Exercise goal >> All material below is to be reproduced exactly.

Raw data >>
[start]
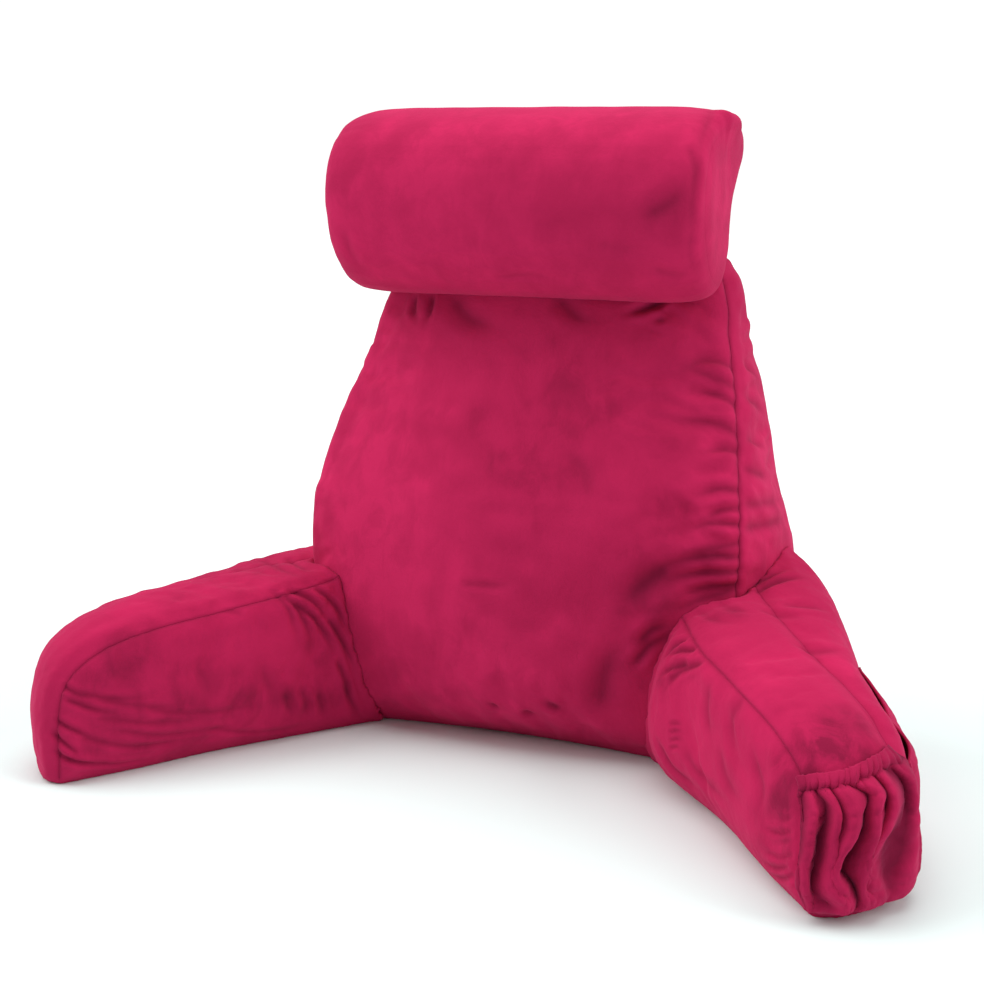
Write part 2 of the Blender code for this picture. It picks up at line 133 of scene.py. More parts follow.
# ---------------- the creases, in millimetres
# Each row has the places of a crease's deepest end, its bend and the end where it fades out, then its width
# and its depth. A crease with a depth under 0 is a ridge.
BACK_CREASES = [
    # puckers along the right seam, from the top down
    ((220, 121, 438), (190, 110, 443), (169, 97, 432), 8, 2.2),
    ((223, 112, 417), (202, 107, 426), (171, 99, 436), 6, 2.0),
    ((230, 106, 399), (209, 101, 409), (184, 94, 414), 6, 2.6),
    ((234, 93, 371), (209, 87, 381), (169, 73, 384), 7, 2.2),
    ((239, 87, 354), (223, 79, 354), (200, 68, 351), 5, 2.4),
    ((244, 70, 314), (222, 60, 315), (200, 47, 307), 6, 2.6),
    ((249, 65, 296), (230, 56, 294), (209, 43, 284), 5, 2.4),
    ((250, 60, 279), (222, 48, 281), (197, 36, 274), 5, 2.8),
    ((252, 57, 260), (224, 43, 255), (195, 31, 250), 6, 2.6),
    ((251, 54, 245), (212, 37, 246), (179, 25, 239), 6, 4.0),
    ((254, 54, 229), (217, 38, 229), (181, 25, 221), 6, 3.4),
    ((253, 53, 214), (223, 40, 213), (191, 27, 204), 6, 4.2),
    ((246, 49, 208), (214, 36, 199), (186, 25, 186), 7, 3.0),
    ((180, 25, 235), (150, 15, 209), (133, 10, 186), 15, 4.5),
    # where the panel is pinched under the roll
    ((-155, 128, 496), (-154, 121, 483), (-145, 111, 471), 5, 3.0),
    ((-132, 122, 498), (-130, 113, 482), (-132, 106, 468), 5, 3.4),
    ((-102, 114, 497), (-77, 99, 479), (-36, 88, 469), 12, 2.6),
    ((28, 106, 503), (54, 97, 485), (77, 98, 482), 10, 2.4),
    ((141, 125, 507), (127, 117, 498), (103, 106, 489), 5, 6.0),
    ((137, 112, 483), (141, 113, 484), (147, 115, 485), 4, 2.4),
    # faint creases and dimples over the seat
    ((-38, -5, 202), (2, -6, 204), (17, -6, 209), 5, 1.6),
    ((71, 29, 344), (89, 23, 325), (93, 14, 299), 12, 1.6),
    ((-18, 18, 57), (-15, 19, 55), (-10, 20, 52), 5, 3.2),
    ((20, 22, 51), (24, 23, 49), (30, 24, 45), 5, 3.0),
    ((52, 16, 69), (58, 16, 65), (66, 18, 60), 6, 3.6),
    # towards the arms
    ((154, 17, 153), (166, 20, 167), (186, 26, 174), 7, 3.6),
    ((150, 18, 129), (164, 20, 148), (190, 27, 163), 6, 3.4),
    ((110, 18, 79), (122, 12, 128), (138, 13, 152), 14, 2.6),
    # the right gusset
    ((227, 152, 435), (230, 172, 425), (231, 192, 414), 6, 1.8),
    ((235, 132, 401), (237, 154, 392), (239, 189, 378), 7, 2.0),
    ((242, 112, 361), (245, 136, 352), (247, 169, 343), 6, 2.0),
    ((246, 93, 332), (250, 116, 323), (253, 156, 311), 7, 2.2),
    ((252, 79, 297), (257, 125, 289), (259, 207, 275), 8, 2.0),
    ((254, 72, 273), (261, 124, 266), (266, 205, 253), 8, 2.3),
    # where the stuffing fills out the left and the right edge
    ((-225, 108, 398), (-246, 82, 340), (-262, 62, 280), 26, -3.5),
    ((-262, 62, 290), (-266, 57, 230), (-262, 50, 170), 28, -3.5),
    ((225, 236, 430), (245, 240, 340), (262, 242, 262), 24, -4.0),
    ((-190, 150, 506), (-201, 140, 480), (-214, 124, 440), 18, -6.0),
]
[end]
Result for this exercise >>
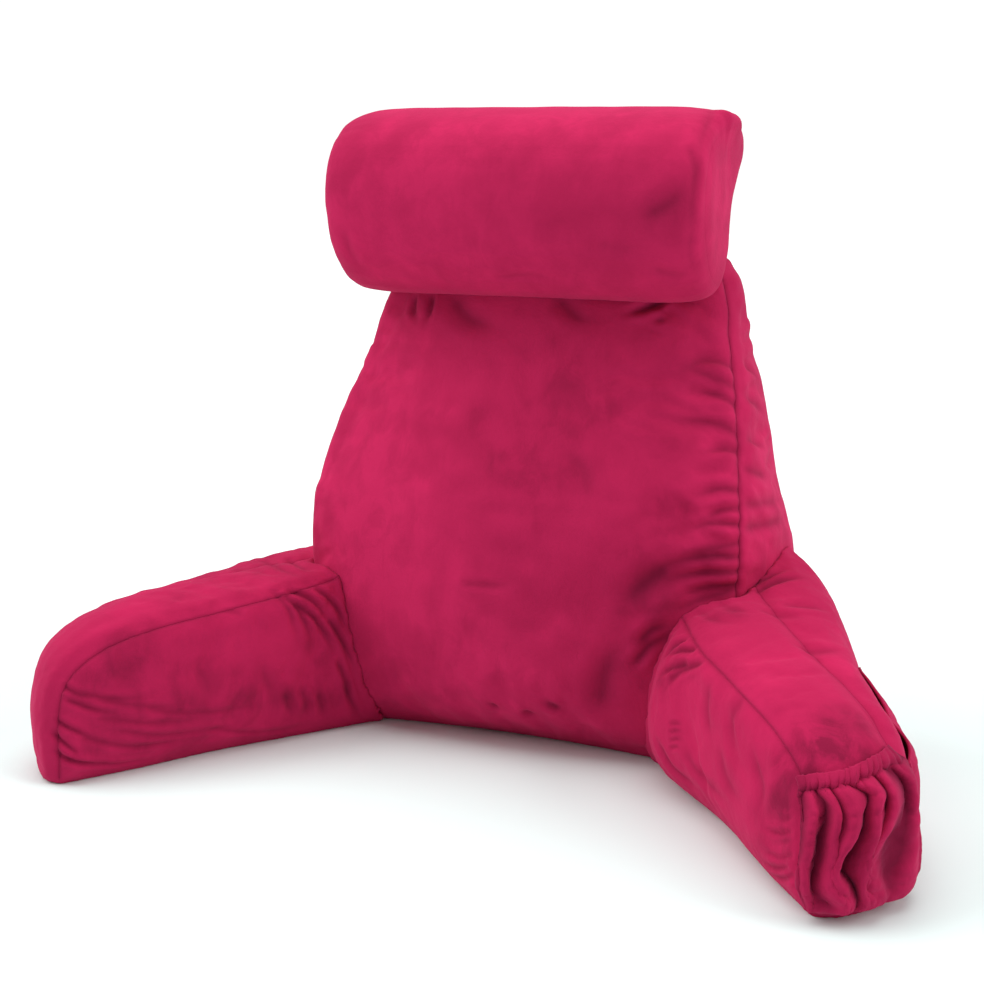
Write part 2 of the Blender code for this picture. It picks up at line 133 of scene.py. More parts follow.
# ---------------- the creases, in millimetres
# Each row has the places of a crease's deepest end, its bend and the end where it fades out, then its width
# and its depth. A crease with a depth under 0 is a ridge.
BACK_CREASES = [
    # puckers along the right seam, from the top down
    ((220, 121, 438), (190, 110, 443), (169, 97, 432), 8, 2.2),
    ((223, 112, 417), (202, 107, 426), (171, 99, 436), 6, 2.0),
    ((230, 106, 399), (209, 101, 409), (184, 94, 414), 6, 2.6),
    ((234, 93, 371), (209, 87, 381), (169, 73, 384), 7, 2.2),
    ((239, 87, 354), (223, 79, 354), (200, 68, 351), 5, 2.4),
    ((244, 70, 314), (222, 60, 315), (200, 47, 307), 6, 2.6),
    ((249, 65, 296), (230, 56, 294), (209, 43, 284), 5, 2.4),
    ((250, 60, 279), (222, 48, 281), (197, 36, 274), 5, 2.8),
    ((252, 57, 260), (224, 43, 255), (195, 31, 250), 6, 2.6),
    ((251, 54, 245), (212, 37, 246), (179, 25, 239), 6, 4.0),
    ((254, 54, 229), (217, 38, 229), (181, 25, 221), 6, 3.4),
    ((253, 53, 214), (223, 40, 213), (191, 27, 204), 6, 4.2),
    ((246, 49, 208), (214, 36, 199), (186, 25, 186), 7, 3.0),
    ((180, 25, 235), (150, 15, 209), (133, 10, 186), 15, 4.5),
    # where the panel is pinched under the roll
    ((-155, 128, 496), (-154, 121, 483), (-145, 111, 471), 5, 3.0),
    ((-132, 122, 498), (-130, 113, 482), (-132, 106, 468), 5, 3.4),
    ((-102, 114, 497), (-77, 99, 479), (-36, 88, 469), 12, 2.6),
    ((28, 106, 503), (54, 97, 485), (77, 98, 482), 10, 2.4),
    ((141, 125, 507), (127, 117, 498), (103, 106, 489), 5, 6.0),
    ((137, 112, 483), (141, 113, 484), (147, 115, 485), 4, 2.4),
    # faint creases and dimples over the seat
    ((-38, -5, 202), (2, -6, 204), (17, -6, 209), 5, 1.6),
    ((71, 29, 344), (89, 23, 325), (93, 14, 299), 12, 1.6),
    ((-18, 18, 57), (-15, 19, 55), (-10, 20, 52), 5, 3.2),
    ((20, 22, 51), (24, 23, 49), (30, 24, 45), 5, 3.0),
    ((52, 16, 69), (58, 16, 65), (66, 18, 60), 6, 3.6),
    # towards the arms
    ((154, 17, 153), (166, 20, 167), (186, 26, 174), 7, 3.6),
    ((150, 18, 129), (164, 20, 148), (190, 27, 163), 6, 3.4),
    ((110, 18, 79), (122, 12, 128), (138, 13, 152), 14, 2.6),
    # the right gusset
    ((227, 152, 435), (230, 172, 425), (231, 192, 414), 6, 1.8),
    ((235, 132, 401), (237, 154, 392), (239, 189, 378), 7, 2.0),
    ((242, 112, 361), (245, 136, 352), (247, 169, 343), 6, 2.0),
    ((246, 93, 332), (250, 116, 323), (253, 156, 311), 7, 2.2),
    ((252, 79, 297), (257, 125, 289), (259, 207, 275), 8, 2.0),
    ((254, 72, 273), (261, 124, 266), (266, 205, 253), 8, 2.3),
    # where the stuffing fills out the left and the right edge
    ((-225, 108, 398), (-246, 82, 340), (-262, 62, 280), 26, -3.5),
    ((-262, 62, 290), (-266, 57, 230), (-262, 50, 170), 28, -3.5),
    ((225, 236, 430), (245, 240, 340), (262, 242, 262), 24, -4.0),
    ((-190, 150, 506), (-201, 140, 480), (-214, 124, 440), 18, -6.0),
]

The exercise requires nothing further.